The "idol" people of Rome worship these human idols and their stone
images interchangeably, "which neither can see [dim-eyed Brutus and
Cassius], neither can hear [hard-eared Caesar], nor move [that fixed
star Caesar]." The avenging Lamb and his Angels spread the plague by
s-word of mouth for their in-Gratitude. The "speech" of these pagans
invariably heralds "strike"--always "words before blows."
Judgment Day has come. The Babylon that is Rome nearly falls with
Caesar's fall. The sea Beast's wounded head among its seven heads may
represent the assassination itself. Yet Caesar's Empire survives until
Judgment Day when the "bowls" of wine of the wrath of God and His Lamb
are poured out upon the beast-marked but sparing the God-marked. The
bowls of wine in JC suggest not only Eucharistic communion but this very
Divine Wrath. The unsaved creatures of the vine are "pressed" into the
winepress of the wrath of God and "trodden" until the "blood came out."

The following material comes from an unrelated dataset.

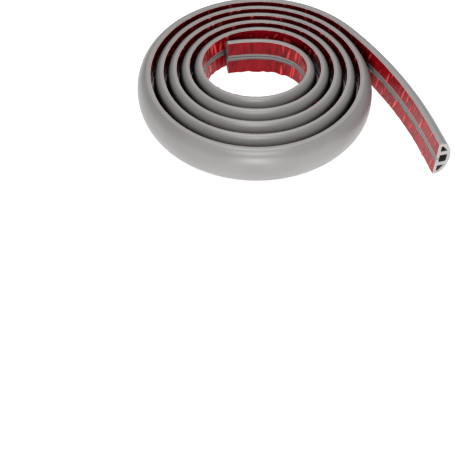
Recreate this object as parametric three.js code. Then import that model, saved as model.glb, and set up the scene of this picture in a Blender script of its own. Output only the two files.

The white clothed rider Jesus (his robe "dipped in blood") on his white
horse of conquest treads the winepress of the "fury of the wrath of God
the Allmighty." The risen dead are judged and the spotless inscribed in
the Book of Life; in JC the proscribed are damned by spot into the
master spirits' Book of Death.
At play's end Brutus, preventing the time of life for himself as he
has done for others, leaps into the "pit" where the no-blest Roman of
them all will be chewed in the jaws of Satan forever--a consummation
devoutly to be enjoyed by the Faithful.